Buoyed by continued purchase and purchase frequency among higher-income consumers and growing food gifting strength among middle-income consumers, the food gifting market is on track for a 4.9% gain in 2014 and healthy growth through 2016. Across food gifting categories, food gifting marketers are more than meeting consumers halfway, pushing the personalization envelope, building the brand cache required for that food gifting special occasion or recipient, cross-marketing additional products to meet more occasions, filling more “everyday” needs and wants, and even striving to meet health and diet needs.
But in a culture increasingly aware of food safety and health issues, our survey results suggest that consumers may require additional reassurances before moving ahead with a food gift purchase. And the new battlefield involves harnessing social media (such as Facebook, Twitter and Pinterest) to interact with, educate, and build loyalty among brand users. And our analysis suggests that some companies are out in front in this regard, while others may need to catch up.
Relying on three proprietary surveys spanning five years (2010-2014), Food Gifting in the U.S., 4th Edition provides a wealth of insight regarding food gifters: whom they purchase food gifts for, what kind of food gift they purchase, how much they spend per gift, how many purchases they make, which occasions they purchase them for, why they buy them, and why they don’t buy them. The analysis in this edition also covers the corporate food gift recipient.
Includes a market size and forecast for consumer and corporate food gifting. Evaluates food gifting opportunities by occasion/event, self-gifting, and social media applications. Via proprietary survey analysis, assesses food gifters, including whom they purchase food gifts for (i.e. mother, friend, coworker, etc.), the amount they spend per gift, and the number of recipients. We also assess who reports receiving food gifts. To shed light on each of these perspectives, we trend 2010-2014 proprietary consumer data. Via proprietary survey analysis, assesses food gifters according to the types of food gifts they purchase for themselves and for others, as well as the types of occasions for which food gifts are purchased. In each case, we trend 2010, 2012 and 2014 proprietary consumer data.

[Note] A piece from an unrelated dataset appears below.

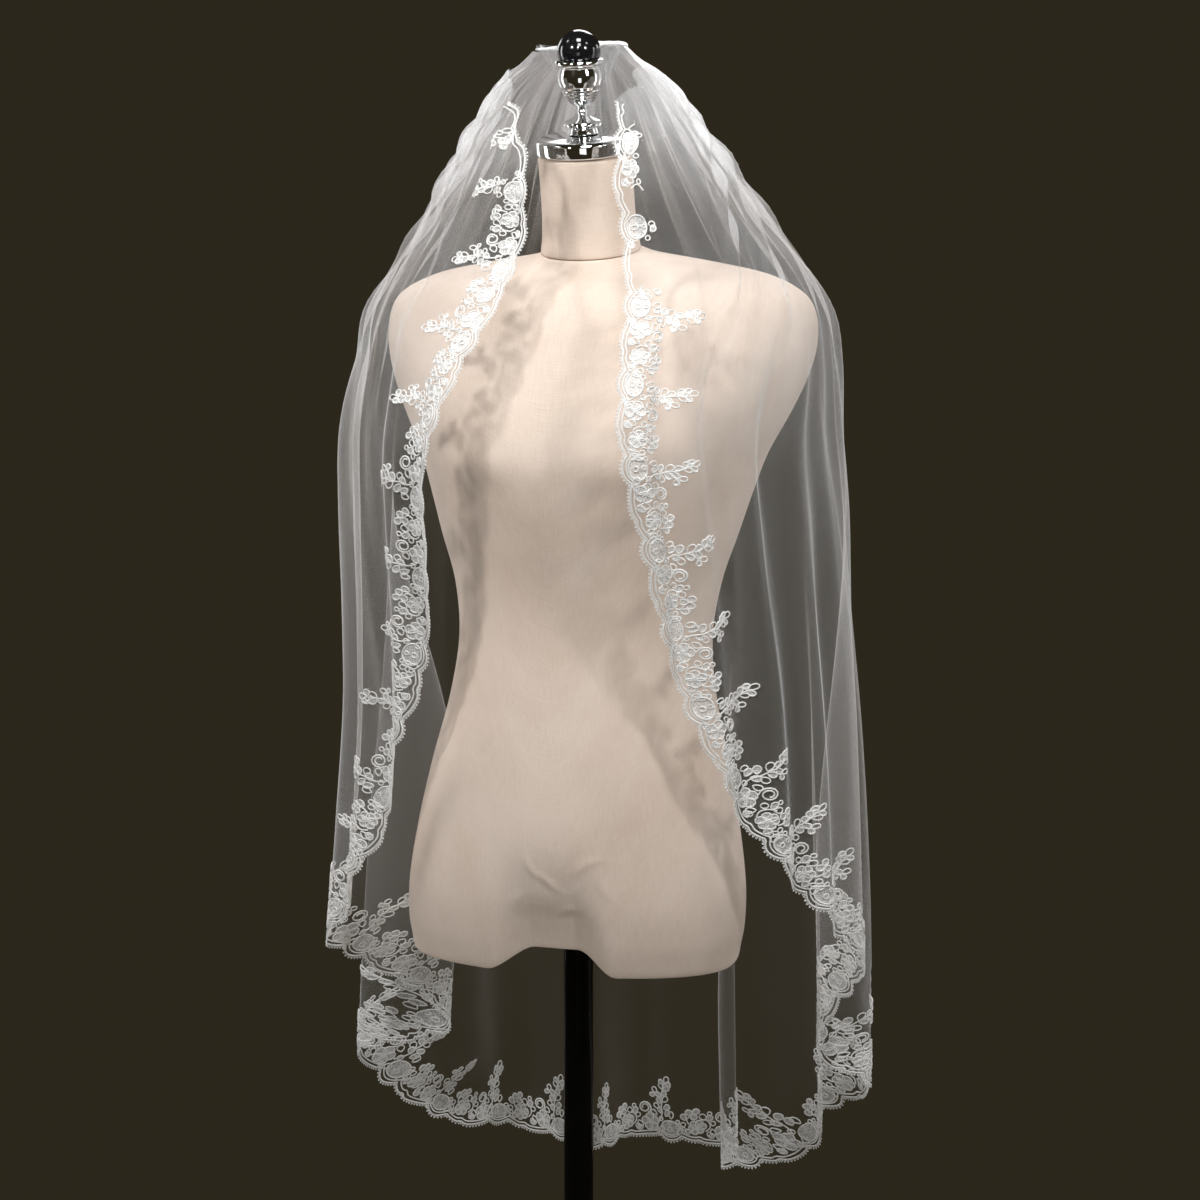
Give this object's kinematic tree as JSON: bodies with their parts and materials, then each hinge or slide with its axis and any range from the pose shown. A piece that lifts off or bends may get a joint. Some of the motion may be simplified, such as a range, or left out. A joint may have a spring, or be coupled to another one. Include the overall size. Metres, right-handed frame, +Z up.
{
  "type": "bridal veil on a dress form",
  "caption": "One-tier fingertip bridal veil of tulle with a scalloped corded lace edge, gathered to a comb and worn by a limbless linen dress form on a round stand.",
  "frame": {"origin": "middle of the underside of the stand's round base, on the pole's axis", "axes": "+Z up along the pole, -Y the way that the dress form faces, +X to the right of someone who looks at its front"},
  "size_m": [0.5315, 0.3966, 1.5958],
  "materials": {
    "linen": "plain woven, matt",
    "chrome": "polished",
    "black_lacquer": "glossy",
    "black_steel": "satin",
    "tulle": "fine open net, matt",
    "clear_plastic": "clear, glossy",
    "lace": "corded lace, soft sheen"
  },
  "bodies": {
    "root": {"stand_base": "black_steel", "stand_collar": "black_steel", "stand_pole": "black_steel", "form_torso": "linen", "form_neck": "linen", "neck_cap": "chrome", "finial_stem": "chrome", "finial_ball": "black_lacquer", "comb": "clear_plastic", "veil_heading": "tulle", "veil_tulle": "tulle", "lace_trim": "lace"}
  },
  "joints": []
}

Explores rationales for why consumers purchase food gifts, what attributes they seek when choosing a food gift, and why they do not purchasing specialty food gifts.
Provides insight on consumer online, phone and mail ordering in general and with respect to gourmet gift baskets; and, via more than 15 retail distribution options, assesses where consumers have purchased food gifts during the past 12 months.
Evaluates the degree to which employed adults receive food gifts in association with their employment, including analysis by type of gift and occasion.
Identifies key trends in food gifting, supported by examples and related product images, including seasonality; personalization; licensing; artisan, premium, and gourmet propositions; private label; and DIY kits.
Trends sales of IRI-based multi-channel seasonal and gift box chocolate candy sales for 2012-2013. Analyzes leading food gifting companies, organized by product specialty: Chocolate specialists (Russell Stover Candies, Lindt & Sprungli AG and Godiva), Bakery food specialists (Cookies by Design and Nothing Bundt Cakes), Salty food specialist (Popcornopolis), Fruit specialist (Edible Arrangements); Savory food specialist (Hickory Farms), Gourmet food specialists (Harry & David and Dean & DeLuca) and Floral specialists (1-800-FLOWERS.COM and FTD Companies, Inc.). Each profile focuses on points of differentiation, new product innovation and social media applications.